Ok, I said "few desserts and sweets," but I'm offering up one right off the bat because D loves them and they were one of my first post-9/21 successes. When I presented the finished product to him and said he could eat them because they had only "good fat", D actually kissed me. Right on the mouth.



Crispy Cereal Treats
Original Recipe for Kellogg's Rice Krispie Treats Here


6-8 c crispy rice cereal
10 oz bag of marshmallows
1/4 c extra light tasting olive oil or canola oil (I use olive)
1 tsp butter flavoring [I use Wilton Clear Butter Flavor]

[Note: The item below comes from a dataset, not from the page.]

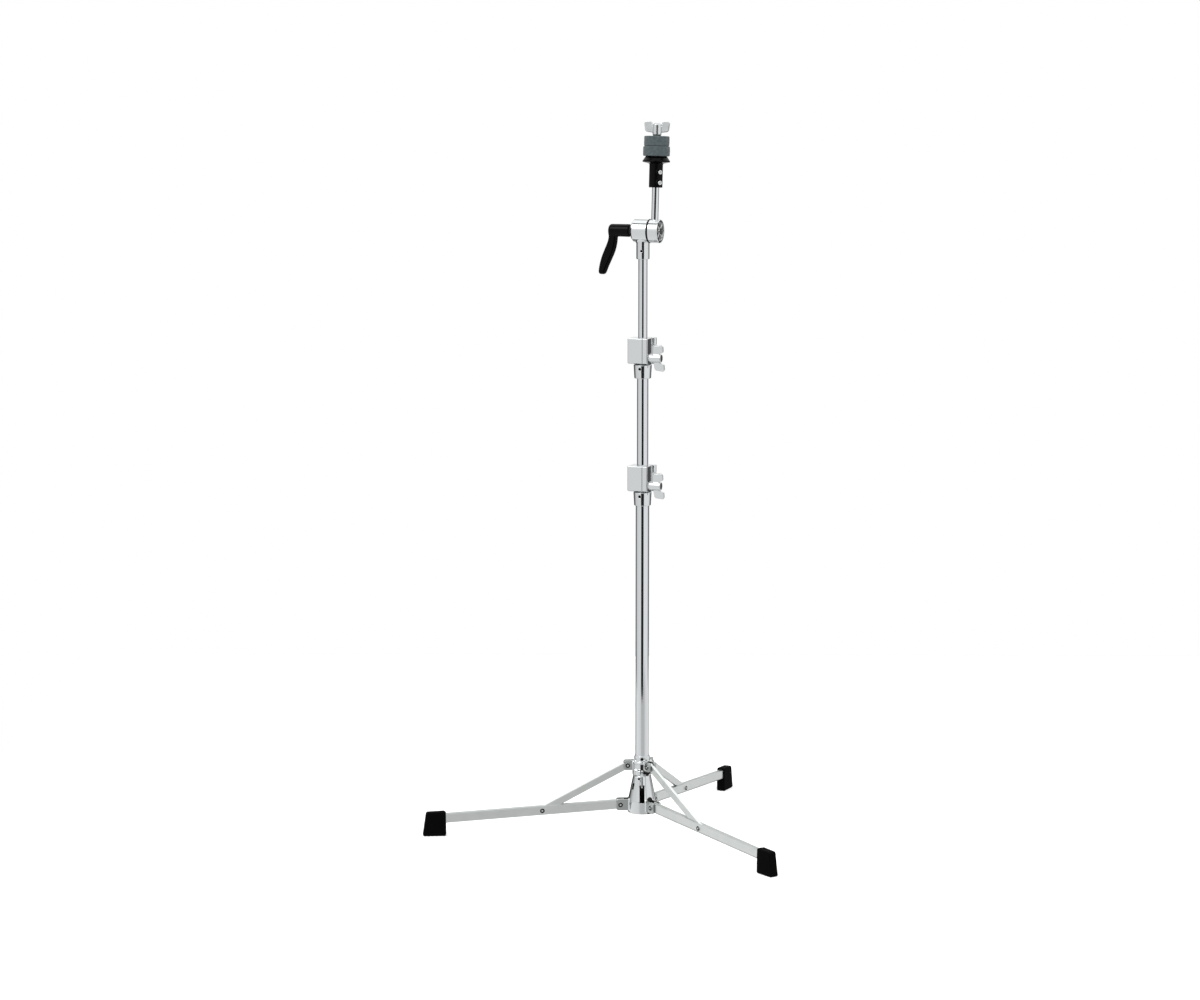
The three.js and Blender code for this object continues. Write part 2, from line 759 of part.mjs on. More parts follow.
function lockSet(where, tubeRadius, innerRadius) {
  const bolt = alongX(rod(lockBoltRadius, lockSplit - lockBoltDepth, lockRight + lockBoltReach, pinSides));
  bolt.translate(0, -lockBoltOffset, lockBoltRise);
  const pin = rod(lockHingePinRadius, edgeRound, lockHeight - edgeRound, pinSides);
  const nutBore = lockBoltRadius + lockBoltPlay;
  const nut = wingNut(
    lockNutHubRadius, lockNutFootRadius, lockNutLength, lockWingReach, nutBore, lockBoltReach + overrun,
  );
  const nutPiece = piece(`lock_wing_nut_${where}`, nut, chrome);
  const nutFrame = assembly(nutPiece);
  nutFrame.position.set(lockRight + seatGap, -lockBoltOffset, lockBoltRise);
  nutFrame.rotation.y = Math.PI / 2;
  nutPiece.rotation.z = radians(lockWingRoll);
  const frame = assembly(
    piece(`lock_jaw_${where}`, lockJaw(innerRadius), chrome),
    piece(`lock_gate_${where}`, lockGate(innerRadius), chrome),
    piece(`lock_hinge_pin_${where}`, pin.translate(lockHingeX, lockHingeY, 0), steel),
    piece(`lock_bolt_${where}`, bolt, steel),
    nutFrame,
  );
  frame.position.z = receiverHeight + bushFlange + 2 * seatGap;
  frame.rotation.z = radians(headTurn);
  const screw = radialScrew(
    receiverScrewRadius, tubeRadius + seatGap, receiverFootRadius, receiverScrewRise, receiverScrewTurn,
  );
  return assembly(
    piece(`receiver_${where}`, receiver(tubeRadius), chrome),
    piece(`receiver_screw_${where}`, screw, darkSteel),
    piece(`guide_bush_${where}`, guideBush(tubeRadius, innerRadius), nylon),
    frame,
  );
}

// The fixed half of the tilter with the socket for the upper tube
function tilterNeck() {
  const body = alongX(turned([
    [0, -neckLeft],
    [neckRadius - neckChamfer, -neckLeft],
    [neckRadius, neckChamfer - neckLeft],
    [neckRadius, neckRight],
    [0, neckRight],
  ], tubeSides));
  const socketFoot = -tilterRise - socketDepth;
  const socket = rod(socketRadius, socketFoot, 0, tubeSides);
  const tubeRoom = rod(upperTubeRadius + pressGap, socketFoot - overrun, seatGap - tilterRise, tubeSides);
  const reach = neckLeft + neckRight + overrun;
  const boltRoom = alongX(rod(holeRadius(tilterBoltRadius, runningGap, turnedSides), -reach, reach, turnedSides));
  const screwHole = radialScrew(
    socketScrewRadius + pressGap, 0, socketRadius + overrun, socketFoot + socketScrewRise, socketScrewTurn,
  );
  return cut(join(body, socket), tubeRoom, boltRoom, screwHole);
}

// The turning half of the tilter, recessed for the bolt's head and the end cap
function tilterDrum() {
  const capFoot = drumEnd - capThickness - faceGap;
  const headFoot = capFoot - boltHeadHeight - 2 * seatGap;
  const body = alongX(turned([
    [0, drumFoot],
    [drumRadius, drumFoot],
    [drumRadius, drumEnd - drumChamfer],
    [drumRadius - drumChamfer, drumEnd],
    [0, drumEnd],
  ], tubeSides));
  const boltRoom = alongX(rod(tilterBoltRadius + pressGap, drumFoot - overrun, drumEnd, turnedSides));
  const headRoom = alongX(rod(boltHeadRadius + seatGap, headFoot, drumEnd, turnedSides));
  const capRoom = alongX(rod(capRadius + pressGap, capFoot, drumEnd + overrun, tubeSides));
  const rodRoom = onRod(rod(rodRadius + pressGap, rodFoot - seatGap, drumRadius + overrun, turnedSides));
  return cut(body, boltRoom, headRoom, capRoom, rodRoom);
}

// A disc with pockets between its spokes
function endCap() {
  const end = drumEnd - seatGap;
  const foot = drumEnd - capThickness;
  const rim = capRadius - capRimWidth;
  const hub = capHubRadius + capSpokeWidth / 2;
  const pockets = Array.from({ length: capSpokes }, (_, index) => {
    const half = Math.PI / capSpokes;
    const inset = capSpokeWidth / 2 / rim;
    const hubInset = capSpokeWidth / 2 / hub;
    const shape = new THREE.Shape();
    shape.absarc(0, 0, rim, inset - half, half - inset, false);
    shape.absarc(0, 0, hub, half - hubInset, hubInset - half, true);
    const pocket = plate(shape, end - capPocket, end + overrun);
    return alongX(about(pocket, (360 * index) / capSpokes));
  });
  return cut(alongX(rod(capRadius, foot, end, tubeSides)), ...pockets);
}

function tilterBolt() {
  const headTop = drumEnd - capThickness - faceGap - seatGap;
  const shank = rod(tilterBoltRadius, -boltEnd, headTop - boltHeadHeight / 2, turnedSides);
  const head = rod(boltHeadRadius, headTop - boltHeadHeight, headTop, hexSides);
  return alongX(join(shank, head));
}

// The threaded insert under the lever, drawn with X along the tilter's axis
function leverInsert() {
  const foot = -neckLeft - faceGap;
  const body = alongX(turned([
    [0, foot],
    [insertFlangeRadius, foot],
    [insertFlangeRadius, foot - insertFlange],
    [insertRadius, foot - insertFlange],
    [insertRadius, -insertEnd],
    [0, -insertEnd],
  ], turnedSides));
  const thread = holeRadius(tilterBoltRadius, runningGap, turnedSides);
  const boltRoom = alongX(rod(thread, -boltEnd - seatGap, 0, turnedSides));
  const screwRoom = alongX(rod(leverScrewRadius + pressGap, -insertEnd - overrun, 0, pinSides));
  return cut(body, boltRoom, screwRoom);
}

const leverWebFace = insertEnd + seatGap;
const leverHeadFace = leverEnd - leverScrewHead - seatGap;

function leverHandle() {
  const hub = alongX(turned([
    [0, -leverFace],
    [leverHubRadius - edgeRound, -leverFace],
    [leverHubRadius, -leverFace - leverRound],
    [leverHubRadius, leverRound - leverEnd],
    [leverHubRadius - edgeRound, -leverEnd],
    [0, -leverEnd],
  ], turnedSides));
  const tipHalf = leverTipWidth / 2;
  const tipTop = tipHalf - leverDrop;
  const belly = tipTop / 2;
  const bellyX = (leverRootX + leverTipX) / 2 - leverRound;
  const arm = new THREE.Shape();
  arm.moveTo(-leverRootX - leverRootWidth / 2, 0);
  arm.quadraticCurveTo(-leverRootX - leverRootWidth / 2, belly / 2, -bellyX - leverBellyWidth / 2, belly);
  arm.lineTo(-leverTipX - tipHalf, tipTop);
  arm.absarc(-leverTipX, tipTop, tipHalf, Math.PI, 2 * Math.PI, false);
  arm.lineTo(-bellyX + leverBellyWidth / 2, belly);
  arm.quadraticCurveTo(-leverRootX + leverRootWidth / 2, belly / 2, -leverRootX + leverRootWidth / 2, 0);
  const bar = sidePlate(arm, leverThickness, leverRound);
  const insertRoom = alongX(rod(insertRadius + leverBoreGap, -leverWebFace, 0, turnedSides));
  const screwRoom = alongX(rod(leverScrewRadius + leverBoreGap, -leverEnd, 0, pinSides));
  const headFoot = -leverWebFace - leverWeb;
  const headRoom = alongX(rod(leverScrewHeadRadius + leverBoreGap, -leverEnd - overrun, headFoot, pinSides));
  return cut(join(hub, bar), insertRoom, screwRoom, headRoom);
}

function leverScrew() {
  const reach = boltEnd + 2 * seatGap + overrun;
  return alongX(turned([
    [0, -reach],
    [leverScrewRadius, -reach],
    [leverScrewRadius, -leverHeadFace],
    [leverScrewHeadRadius, -leverHeadFace],
    [leverScrewHeadRadius, -leverHeadFace - leverScrewHead],
    [0, -leverHeadFace - leverScrewHead],
  ], pinSides));
}

function leverSpring() {
  const inner = leverScrewRadius + leverBoreGap;
  const end = seatGap - leverHeadFace;
  return alongX(tube(leverScrewHeadRadius, inner, end, end + leverSpringLength, pinSides));
}

// Places a piece drawn along Z on the leaning rod
function onRod(geometry) {
  return geometry.rotateX(-radians(rodLean)).translate(rodOffset, 0, 0);
}

const seatConeFoot = seatFoot + seatFlangeRise;
const seatTop = seatConeFoot + seatConeRise;
const lowerFeltFoot = seatTop + feltGap;
const upperFeltFoot = lowerFeltFoot + lowerFeltHeight + feltGap;
const topNutFoot = upperFeltFoot + upperFeltHeight + feltGap;

function cymbalSeat() {
  const wide = holeRadius(rodRadius, pressGap, turnedSides);
  const narrow = holeRadius(threadRadius, pressGap, turnedSides);
  const neckTop = seatTop + seatNeckHeight;
  const body = ring([
    [wide, seatFoot],
    [seatSleeveRadius, seatFoot],
    [seatSleeveRadius, seatConeFoot - edgeRound],
    [seatFlangeRadius, seatConeFoot + seatRim],
    [seatFlangeRadius, seatConeFoot + 2 * seatRim],
    [seatTopRadius, seatTop],
    [seatNeckRadius, seatTop],
    [seatNeckRadius, neckTop],
    [narrow, neckTop],
    [narrow, rodShoulder + seatGap],
    [wide, rodShoulder + seatGap],
  ], turnedSides);
  const bosses = Object.values(seatScrewRises).map((rise) => (
    radialScrew(seatBossRadius, rodRadius + edgeRound, seatBossReach, seatFoot + rise, seatScrewTurn)
  ));
  const holes = Object.values(seatScrewRises).map((rise) => (
    radialScrew(seatScrewRadius + pressGap, 0, seatBossReach + overrun, seatFoot + rise, seatScrewTurn)
  ));
  return cut(join(body, ...bosses), ...holes);
}

function seatScrew(rise) {
  const foot = rodRadius + seatGap;
  const face = seatBossReach + pressGap;
  const screw = turned([
    [0, foot],
    [seatScrewRadius, foot],
    [seatScrewRadius, face],
    [seatScrewHeadRadius, face],
    [seatScrewHeadRadius, face + seatScrewHead],
    [0, face + seatScrewHead],
  ], pinSides);
  return about(alongX(screw).translate(0, 0, seatFoot + rise), seatScrewTurn);
}

function feltDisc(radius, foot, height) {
  const inner = seatNeckRadius + feltGap;
  const top = foot + height;
  return ring([
    [inner, foot],
    [radius - feltRound, foot],
    [radius, foot + feltRound],
    [radius, top - feltRound],
    [radius - feltRound, top],
    [inner, top],
  ], turnedSides);
}

function rodWithThread() {
  const end = topNutFoot + topNutLength + threadEnd;
  return turned([
    [0, rodFoot],
    [rodRadius, rodFoot],
    [rodRadius, rodShoulder],
    [threadRadius, rodShoulder + seatGap],
    [threadRadius, end],
    [0, end],
  ], turnedSides);
}

function head() {
  const nutBore = holeRadius(threadRadius, runningGap, turnedSides);
  const topNut = wingNut(
    topNutHubRadius, topNutFootRadius, topNutLength, topWingReach, nutBore, topNutLength + wingRise + overrun,
  );
  const topNutPiece = piece('top_wing_nut', topNut, chrome);
  topNutPiece.position.z = topNutFoot;
  topNutPiece.rotation.z = radians(topWingRoll);
  const rodFrame = assembly(
    piece('tilter_rod', rodWithThread(), chrome),
    piece('cymbal_seat', cymbalSeat(), blackPlastic),
    piece('seat_screw_lower', seatScrew(seatScrewRises.lower), chrome),
    piece('seat_screw_upper', seatScrew(seatScrewRises.upper), chrome),
    piece('felt_lower', feltDisc(lowerFeltRadius, lowerFeltFoot, lowerFeltHeight), felt),
    piece('felt_upper', feltDisc(upperFeltRadius, upperFeltFoot, upperFeltHeight), felt),
    topNutPiece,
  );
  rodFrame.position.x = rodOffset;
  rodFrame.rotation.x = -radians(rodLean);
  const gasketFoot = neckRight + faceGap;
  const gasketBore = holeRadius(tilterBoltRadius, runningGap, turnedSides);
  const gasket = alongX(tube(gasketRadius, gasketBore, gasketFoot, gasketFoot + gasketThickness, tubeSides));
  const socketScrew = radialScrew(
    socketScrewRadius, upperTubeRadius + seatGap, socketRadius,
    socketScrewRise - tilterRise - socketDepth, socketScrewTurn,
  );
  const frame = assembly(
    piece('tilter_neck', tilterNeck(), chrome),
    piece('tilter_neck_screw', socketScrew, darkSteel),
    piece('tilter_gasket', gasket, rubber),
    piece('tilter_drum', tilterDrum(), chrome),
    piece('tilter_cap', endCap(), darkSteel),
    piece('tilter_bolt', tilterBolt(), steel),
    piece('lever_insert', leverInsert(), darkSteel),
    piece('lever_handle', leverHandle(), blackPlastic),
    piece('lever_screw', leverScrew(), darkSteel),
    piece('lever_spring', leverSpring(), steel),
    rodFrame,
  );
  frame.position.z = tilterHeight;
  frame.rotation.z = radians(headTurn);
  return frame;
}

const lowerLock = lockSet('lower', baseTubeRadius, middleTubeRadius);
lowerLock.position.z = baseTubeTop - receiverOverlap;
const upperLock = lockSet('upper', middleTubeRadius, upperTubeRadius);
upperLock.position.z = middleTubeTop - receiverOverlap;

const middleTube = tube(
  middleTubeRadius, middleTubeRadius - tubeWall, middleTubeTop - middleTubeLength, middleTubeTop, tubeSides,
);
const upperTube = tube(
  upperTubeRadius, upperTubeRadius - tubeWall, upperTubeTop - upperTubeLength, upperTubeTop, tubeSides,
);

const stand = assembly(
  base(),
  lowerLock,
  piece('middle_tube', middleTube, chrome),
  upperLock,
  piece('upper_tube', upperTube, chrome),
  head(),
);
stand.position.x = poleX;

export default assembly(stand);
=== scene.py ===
"""Straight cymbal stand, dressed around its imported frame.

Shapes are worked out in millimetres, each in the frame of the thing that carries it, and become metres when
they are put into a mesh. Turned, bent and drawn pieces are rings of points with quads between them. Castings
and mouldings, whose ears and bosses run into each other with fillets, are skins over a distance field.
"""

import itertools
import json
from collections import namedtuple
from functools import partial

import bpy
import numpy as np
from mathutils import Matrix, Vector


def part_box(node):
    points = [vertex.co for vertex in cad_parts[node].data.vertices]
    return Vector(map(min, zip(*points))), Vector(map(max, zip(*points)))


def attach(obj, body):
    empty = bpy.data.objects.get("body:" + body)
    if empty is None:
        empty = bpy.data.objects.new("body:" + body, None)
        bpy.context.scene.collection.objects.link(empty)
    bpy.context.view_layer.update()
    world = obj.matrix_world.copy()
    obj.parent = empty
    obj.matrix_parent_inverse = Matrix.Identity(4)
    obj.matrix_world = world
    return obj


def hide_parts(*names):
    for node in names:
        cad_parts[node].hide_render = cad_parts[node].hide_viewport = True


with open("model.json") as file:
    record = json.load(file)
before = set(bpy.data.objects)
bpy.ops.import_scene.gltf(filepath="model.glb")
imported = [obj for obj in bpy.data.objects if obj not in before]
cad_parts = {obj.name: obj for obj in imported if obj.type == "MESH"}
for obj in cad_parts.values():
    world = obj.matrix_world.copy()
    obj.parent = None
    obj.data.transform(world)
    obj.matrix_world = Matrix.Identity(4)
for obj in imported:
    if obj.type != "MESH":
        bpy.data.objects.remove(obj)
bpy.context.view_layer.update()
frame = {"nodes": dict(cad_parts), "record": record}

Shape = namedtuple("Shape", "points quads caps uv normals")
Place = namedtuple("Place", "origin axes")
WHITE = (1.0, 1.0, 1.0, 1.0)
UP = np.array([0.0, 0.0, 1.0])
EAST = np.array([1.0, 0.0, 0.0])

# Sizes of the frame, in millimetres
LEG_TURNS = {"left": 180, "front": -60, "rear": 60}
HEAD_TURN, SLOT_TURN, WINDOW_TURN, HUB_PAD_TURN = -25, -95, -150, -122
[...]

1. Lightly spray a large microwave-safe bowl with Pam non-stick cooking spray. [OK, everyone. That's the last time I ever type "Pam non-stick cooking spray" on this blog. If you see "Pam", assume it's Pam non-stick cooking spray unless I tell you otherwise. Thank you.] I use a Tupperware Thatsa Bowl because it has a rockin' thumb-gripper hole so I can hold it against my gut and really get after the stirring.

2. Microwave marshmallows and oil together in a large bowl for 2 minutes. [Microwaves vary. Mine is a Kenmore over-the-stove 1000-watt job. All times on this blog are accurate for MINE, not YOURS. Pay attention the first time you melt mallows. They are GROSS if you burn them. Just sayin'...]
3. Stir using a rubber spatula lightly sprayed with Pam.
4. Microwave for 1 more minute.
5. Stir in butter-flavored extract.
6. Stir in cereal.
7. Press cereal mixture into a 9x13" pan and allow to cool.
8. Cut into bars and enjoy! I promise you, no one will know you've altered this recipe. My husband is a crispy cereal treat connoisseur and he thought I had gone off-the-plan when I gave him these treats. Nope. I'm just that good, dear!

Notes: If I'm in the mood, I'll use more cereal and more mallows (but not more oil/butter flavor) and make a BIG batch. Like for birthday parties or something like that.